INFORMATION SUPPLIED >>
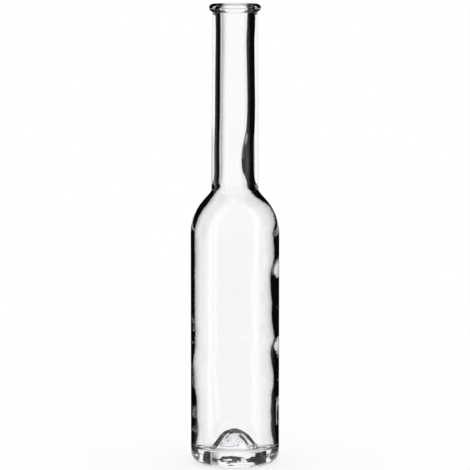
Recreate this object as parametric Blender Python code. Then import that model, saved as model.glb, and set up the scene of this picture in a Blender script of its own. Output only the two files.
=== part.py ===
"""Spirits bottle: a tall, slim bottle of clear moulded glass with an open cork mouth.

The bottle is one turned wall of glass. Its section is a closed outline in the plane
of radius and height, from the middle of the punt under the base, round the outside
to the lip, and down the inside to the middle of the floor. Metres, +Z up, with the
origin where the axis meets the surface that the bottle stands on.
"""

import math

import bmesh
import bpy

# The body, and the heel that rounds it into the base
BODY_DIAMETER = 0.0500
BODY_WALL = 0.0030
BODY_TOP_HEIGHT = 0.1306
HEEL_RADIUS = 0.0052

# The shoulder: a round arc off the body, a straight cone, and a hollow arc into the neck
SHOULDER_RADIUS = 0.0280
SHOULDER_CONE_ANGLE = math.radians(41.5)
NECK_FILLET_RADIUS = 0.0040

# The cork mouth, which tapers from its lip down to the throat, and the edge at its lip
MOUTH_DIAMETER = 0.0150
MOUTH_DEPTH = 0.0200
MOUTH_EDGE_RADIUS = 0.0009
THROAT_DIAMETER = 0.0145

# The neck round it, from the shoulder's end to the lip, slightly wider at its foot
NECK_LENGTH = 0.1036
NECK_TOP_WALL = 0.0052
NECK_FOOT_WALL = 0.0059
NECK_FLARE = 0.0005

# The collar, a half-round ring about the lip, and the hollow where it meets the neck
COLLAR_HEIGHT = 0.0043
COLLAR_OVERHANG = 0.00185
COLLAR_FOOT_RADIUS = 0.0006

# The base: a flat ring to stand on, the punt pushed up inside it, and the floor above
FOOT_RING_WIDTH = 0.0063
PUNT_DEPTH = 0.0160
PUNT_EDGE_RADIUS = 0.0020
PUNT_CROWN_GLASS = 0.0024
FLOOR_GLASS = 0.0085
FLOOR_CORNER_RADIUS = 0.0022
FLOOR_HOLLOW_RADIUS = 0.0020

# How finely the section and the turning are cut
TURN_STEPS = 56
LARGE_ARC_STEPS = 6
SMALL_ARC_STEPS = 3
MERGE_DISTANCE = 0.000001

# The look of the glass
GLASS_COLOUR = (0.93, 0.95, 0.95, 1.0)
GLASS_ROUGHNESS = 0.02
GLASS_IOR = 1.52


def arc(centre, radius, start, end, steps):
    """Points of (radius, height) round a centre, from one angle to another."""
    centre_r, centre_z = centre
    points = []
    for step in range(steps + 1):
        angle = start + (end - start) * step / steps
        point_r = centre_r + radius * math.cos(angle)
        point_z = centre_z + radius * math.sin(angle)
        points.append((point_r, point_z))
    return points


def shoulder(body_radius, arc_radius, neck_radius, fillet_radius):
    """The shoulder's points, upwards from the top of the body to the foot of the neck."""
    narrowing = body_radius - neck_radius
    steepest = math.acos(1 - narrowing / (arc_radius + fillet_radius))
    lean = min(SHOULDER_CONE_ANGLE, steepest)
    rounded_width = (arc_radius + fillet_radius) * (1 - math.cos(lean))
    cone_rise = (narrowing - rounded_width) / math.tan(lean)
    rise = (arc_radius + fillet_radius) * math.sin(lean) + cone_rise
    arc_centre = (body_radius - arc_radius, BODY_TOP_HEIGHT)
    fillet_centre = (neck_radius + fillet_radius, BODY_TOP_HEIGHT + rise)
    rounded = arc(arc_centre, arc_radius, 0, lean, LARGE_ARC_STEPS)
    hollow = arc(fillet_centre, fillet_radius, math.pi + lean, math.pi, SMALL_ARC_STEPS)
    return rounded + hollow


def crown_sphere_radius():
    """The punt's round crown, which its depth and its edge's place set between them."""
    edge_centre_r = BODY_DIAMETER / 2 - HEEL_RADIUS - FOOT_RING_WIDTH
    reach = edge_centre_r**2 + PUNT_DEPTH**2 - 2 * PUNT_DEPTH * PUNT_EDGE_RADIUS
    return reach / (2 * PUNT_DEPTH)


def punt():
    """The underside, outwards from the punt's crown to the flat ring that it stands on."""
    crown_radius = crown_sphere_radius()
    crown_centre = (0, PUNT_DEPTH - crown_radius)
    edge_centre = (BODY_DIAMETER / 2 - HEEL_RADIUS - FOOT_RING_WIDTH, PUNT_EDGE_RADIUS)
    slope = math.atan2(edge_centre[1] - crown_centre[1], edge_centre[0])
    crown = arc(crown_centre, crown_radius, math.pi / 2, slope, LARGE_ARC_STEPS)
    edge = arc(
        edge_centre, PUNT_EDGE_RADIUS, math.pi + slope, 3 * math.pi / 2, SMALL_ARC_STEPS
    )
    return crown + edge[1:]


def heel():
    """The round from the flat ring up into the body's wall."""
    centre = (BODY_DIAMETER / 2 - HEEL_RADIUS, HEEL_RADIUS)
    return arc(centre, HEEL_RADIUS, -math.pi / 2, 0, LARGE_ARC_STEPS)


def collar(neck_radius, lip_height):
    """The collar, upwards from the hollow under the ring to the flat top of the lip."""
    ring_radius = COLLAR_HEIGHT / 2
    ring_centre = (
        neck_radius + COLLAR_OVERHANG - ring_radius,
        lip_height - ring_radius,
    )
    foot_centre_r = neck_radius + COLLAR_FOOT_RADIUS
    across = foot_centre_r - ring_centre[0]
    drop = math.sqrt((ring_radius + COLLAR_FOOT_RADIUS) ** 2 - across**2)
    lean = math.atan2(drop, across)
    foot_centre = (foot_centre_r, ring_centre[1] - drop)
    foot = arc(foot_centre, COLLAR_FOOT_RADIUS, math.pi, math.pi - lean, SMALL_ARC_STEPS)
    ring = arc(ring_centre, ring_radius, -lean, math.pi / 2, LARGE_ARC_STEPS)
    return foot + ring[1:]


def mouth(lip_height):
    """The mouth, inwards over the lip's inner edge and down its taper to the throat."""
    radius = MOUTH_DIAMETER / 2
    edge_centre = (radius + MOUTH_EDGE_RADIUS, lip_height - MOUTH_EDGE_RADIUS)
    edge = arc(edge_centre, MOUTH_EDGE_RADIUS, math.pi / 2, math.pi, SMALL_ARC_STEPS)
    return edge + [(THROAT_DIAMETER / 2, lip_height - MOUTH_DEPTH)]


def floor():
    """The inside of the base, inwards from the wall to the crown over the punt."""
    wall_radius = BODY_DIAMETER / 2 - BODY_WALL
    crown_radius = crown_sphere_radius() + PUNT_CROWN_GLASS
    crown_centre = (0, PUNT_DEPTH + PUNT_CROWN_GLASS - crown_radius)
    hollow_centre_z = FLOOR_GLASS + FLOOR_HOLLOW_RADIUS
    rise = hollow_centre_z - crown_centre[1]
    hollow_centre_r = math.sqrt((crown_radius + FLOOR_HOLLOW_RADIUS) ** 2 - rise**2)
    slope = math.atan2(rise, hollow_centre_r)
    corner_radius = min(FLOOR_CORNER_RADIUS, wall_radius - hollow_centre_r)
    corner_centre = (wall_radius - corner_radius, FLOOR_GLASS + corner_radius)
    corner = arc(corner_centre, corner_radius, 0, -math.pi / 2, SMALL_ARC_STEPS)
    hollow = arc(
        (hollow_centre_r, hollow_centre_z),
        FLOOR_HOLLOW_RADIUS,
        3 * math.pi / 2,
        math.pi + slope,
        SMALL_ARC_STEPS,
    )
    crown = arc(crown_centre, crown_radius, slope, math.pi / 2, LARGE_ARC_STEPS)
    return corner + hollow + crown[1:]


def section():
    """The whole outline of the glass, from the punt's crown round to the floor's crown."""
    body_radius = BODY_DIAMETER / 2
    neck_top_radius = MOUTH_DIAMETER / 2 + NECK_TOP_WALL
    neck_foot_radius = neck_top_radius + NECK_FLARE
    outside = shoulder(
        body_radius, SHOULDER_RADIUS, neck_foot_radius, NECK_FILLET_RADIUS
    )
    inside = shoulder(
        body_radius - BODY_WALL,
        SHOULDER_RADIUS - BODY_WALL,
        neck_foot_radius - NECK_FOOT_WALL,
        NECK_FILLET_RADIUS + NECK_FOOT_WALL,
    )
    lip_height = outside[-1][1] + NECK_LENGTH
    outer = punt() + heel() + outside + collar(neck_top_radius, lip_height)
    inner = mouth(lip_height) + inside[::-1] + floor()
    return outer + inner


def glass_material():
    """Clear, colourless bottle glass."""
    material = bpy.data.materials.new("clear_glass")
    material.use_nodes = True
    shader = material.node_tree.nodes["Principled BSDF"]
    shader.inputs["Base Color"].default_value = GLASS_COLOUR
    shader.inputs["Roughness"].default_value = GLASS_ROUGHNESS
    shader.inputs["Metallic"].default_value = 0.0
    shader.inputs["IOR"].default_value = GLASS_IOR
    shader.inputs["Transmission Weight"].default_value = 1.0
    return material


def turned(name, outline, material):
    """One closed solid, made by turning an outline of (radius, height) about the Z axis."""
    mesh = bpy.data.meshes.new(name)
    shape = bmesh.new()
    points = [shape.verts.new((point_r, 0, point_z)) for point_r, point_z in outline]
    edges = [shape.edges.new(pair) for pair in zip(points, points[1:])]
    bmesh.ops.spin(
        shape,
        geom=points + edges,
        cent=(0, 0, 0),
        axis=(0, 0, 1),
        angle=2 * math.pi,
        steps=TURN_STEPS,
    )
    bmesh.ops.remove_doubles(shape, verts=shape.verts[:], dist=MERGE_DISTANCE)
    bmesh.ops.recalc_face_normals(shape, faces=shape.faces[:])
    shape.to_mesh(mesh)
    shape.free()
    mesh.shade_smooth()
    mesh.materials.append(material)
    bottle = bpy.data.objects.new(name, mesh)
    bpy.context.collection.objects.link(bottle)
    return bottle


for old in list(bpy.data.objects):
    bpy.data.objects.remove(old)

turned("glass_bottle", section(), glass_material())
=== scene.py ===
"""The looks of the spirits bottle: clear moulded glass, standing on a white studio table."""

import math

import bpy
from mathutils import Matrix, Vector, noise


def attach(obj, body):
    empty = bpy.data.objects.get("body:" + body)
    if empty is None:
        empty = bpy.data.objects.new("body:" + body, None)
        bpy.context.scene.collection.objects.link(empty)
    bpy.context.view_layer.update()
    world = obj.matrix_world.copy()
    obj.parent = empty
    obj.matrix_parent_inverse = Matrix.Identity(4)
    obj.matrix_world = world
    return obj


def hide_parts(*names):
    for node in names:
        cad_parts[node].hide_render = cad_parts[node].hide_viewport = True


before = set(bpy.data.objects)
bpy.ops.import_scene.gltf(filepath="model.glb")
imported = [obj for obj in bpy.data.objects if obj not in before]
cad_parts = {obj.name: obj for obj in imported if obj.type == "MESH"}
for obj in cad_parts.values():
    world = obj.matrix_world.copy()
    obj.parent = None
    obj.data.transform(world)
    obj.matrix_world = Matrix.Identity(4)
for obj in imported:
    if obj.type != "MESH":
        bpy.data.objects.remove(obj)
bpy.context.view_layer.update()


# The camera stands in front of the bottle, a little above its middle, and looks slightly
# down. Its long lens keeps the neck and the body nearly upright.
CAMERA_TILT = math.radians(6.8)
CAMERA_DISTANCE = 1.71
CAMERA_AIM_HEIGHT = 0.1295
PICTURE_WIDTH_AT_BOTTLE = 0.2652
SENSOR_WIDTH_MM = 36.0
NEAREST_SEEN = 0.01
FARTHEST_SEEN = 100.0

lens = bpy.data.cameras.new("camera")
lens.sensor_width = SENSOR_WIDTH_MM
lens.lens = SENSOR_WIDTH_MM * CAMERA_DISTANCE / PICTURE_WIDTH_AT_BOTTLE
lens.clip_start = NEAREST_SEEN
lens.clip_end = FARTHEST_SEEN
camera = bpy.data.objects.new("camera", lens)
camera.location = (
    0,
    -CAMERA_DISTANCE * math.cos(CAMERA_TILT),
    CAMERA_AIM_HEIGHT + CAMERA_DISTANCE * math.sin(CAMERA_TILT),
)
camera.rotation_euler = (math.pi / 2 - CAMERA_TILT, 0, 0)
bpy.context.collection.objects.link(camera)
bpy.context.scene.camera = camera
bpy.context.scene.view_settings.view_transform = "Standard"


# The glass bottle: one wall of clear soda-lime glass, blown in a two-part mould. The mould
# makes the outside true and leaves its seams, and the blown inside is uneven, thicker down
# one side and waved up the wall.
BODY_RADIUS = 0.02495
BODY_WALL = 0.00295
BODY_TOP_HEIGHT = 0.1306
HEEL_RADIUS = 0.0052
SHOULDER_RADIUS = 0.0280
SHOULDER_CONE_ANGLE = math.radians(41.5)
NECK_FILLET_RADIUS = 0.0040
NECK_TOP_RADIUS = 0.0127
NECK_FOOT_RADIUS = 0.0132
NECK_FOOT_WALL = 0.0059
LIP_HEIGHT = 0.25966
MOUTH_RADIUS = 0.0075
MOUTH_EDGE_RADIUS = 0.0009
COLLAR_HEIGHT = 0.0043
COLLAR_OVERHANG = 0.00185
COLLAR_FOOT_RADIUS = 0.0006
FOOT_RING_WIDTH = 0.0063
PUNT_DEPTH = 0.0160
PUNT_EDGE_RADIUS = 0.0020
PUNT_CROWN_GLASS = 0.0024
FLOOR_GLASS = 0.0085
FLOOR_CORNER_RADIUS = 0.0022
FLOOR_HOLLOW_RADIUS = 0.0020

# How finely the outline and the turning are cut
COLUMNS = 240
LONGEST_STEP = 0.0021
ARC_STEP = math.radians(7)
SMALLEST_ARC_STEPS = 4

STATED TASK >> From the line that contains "bpy.context.collection.objects.link(bottle)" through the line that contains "before = set(bpy.data.objects)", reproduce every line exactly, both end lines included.

THE RESPONSE >>
    bpy.context.collection.objects.link(bottle)
    return bottle


for old in list(bpy.data.objects):
    bpy.data.objects.remove(old)

turned("glass_bottle", section(), glass_material())
=== scene.py ===
"""The looks of the spirits bottle: clear moulded glass, standing on a white studio table."""

import math

import bpy
from mathutils import Matrix, Vector, noise


def attach(obj, body):
    empty = bpy.data.objects.get("body:" + body)
    if empty is None:
        empty = bpy.data.objects.new("body:" + body, None)
        bpy.context.scene.collection.objects.link(empty)
    bpy.context.view_layer.update()
    world = obj.matrix_world.copy()
    obj.parent = empty
    obj.matrix_parent_inverse = Matrix.Identity(4)
    obj.matrix_world = world
    return obj


def hide_parts(*names):
    for node in names:
        cad_parts[node].hide_render = cad_parts[node].hide_viewport = True


before = set(bpy.data.objects)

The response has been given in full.